Today I had an actual breakfast-using-a-plate-and-utensils for the first time in months. Usually I grab coffee and a croissant in the morning, shaking off crumbs as I enter campus. I also plan to eat lunch daily over the break, something I rarely do, even when I remember to pack it. I have an unhealthy tendency to work through lunch. After 20 years of teaching, you'd think I'd have figured out how to carve out a section of the day to ensure my continued survival, but no, I still lack that ability.
While the past month or so has resulted in high levels of efficiency and engagement at work, it has been a real struggle on the crafty front.
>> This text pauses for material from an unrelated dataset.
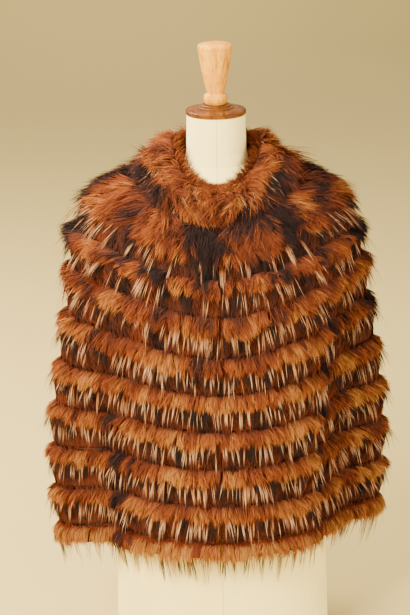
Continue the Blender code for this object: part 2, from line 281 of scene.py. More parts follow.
def canvas_material():
    """Plain woven cream canvas with crossing threads, soft clouds and a centre seam."""
    made, tree, shader = new_material("form_canvas")
    where = add_node(tree, "ShaderNodeTexCoord").outputs["Object"]
    threads = [stripes(tree, where, way, 260.0, 0.6) for way in ("X", "Z")]
    cloud = noise(tree, where, 9.0, 4.0)
    tint = ramp(tree, cloud, ((0.32, (0.98, 0.78, 0.25)), (0.66, (1.0, 0.84, 0.31))))
    thread_tint = ramp(tree, threads[0], ((0.0, (0.93, 0.92, 0.90)), (0.6, (1.0, 1.0, 1.0))))
    apart = add_node(tree, "ShaderNodeSeparateXYZ", {0: where})
    off_centre = calculated(tree, "ABSOLUTE", apart.outputs["X"])
    seam_width = {"Value": off_centre, "From Min": 0.0004, "From Max": 0.0016}
    seam = add_node(tree, "ShaderNodeMapRange", seam_width).outputs[0]
    seam_tint = ramp(tree, seam, ((0.0, (0.80, 0.74, 0.66)), (1.0, (1.0, 1.0, 1.0))))
    colour = blended(tree, 1.0, tint, thread_tint, "MULTIPLY")
    colour = blended(tree, 1.0, colour, seam_tint, "MULTIPLY")
    tree.links.new(colour, shader.inputs["Base Color"])
    weave = calculated(tree, "ADD", *threads)
    set_relief(tree, shader, calculated(tree, "ADD", weave, seam), 0.22, 0.0005)
    set_roughness(tree, shader, cloud, 0.78, 0.92)
    shader.inputs["Sheen Weight"].default_value = 0.15
    return made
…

I've had so little free time and so little energy that as deadlines have approached, it has taken everything in me to pull myself away from my "to do" list and to try to feel creative. As grudgingly as I started projects this past month, however, I always ended up being grateful that I started at all. Creativity takes effort to summon at times, but it is also a release, a reminder that outlets are so very important.
Here are a few of the projects created over the past month:
This project was created for a Get It Scrapped blog feature on making journaling the center of one's story. It is possibly the most difficult layout that I have ever made, and it was many years in the making. I've looked at the photo of my uncle as an innocent young boy many, many times. Every time I have considered what photo to use on a layout, I have held this photo in my hands and have wondered, "Now?", and each time, I have not been ready...not until Debbie Hodge and Amy Kingsford at Get It Scrapped invited me to create a page that put the story -- and not a technique or product or trend -- at the center. The supplies here are minimal; the story is everything.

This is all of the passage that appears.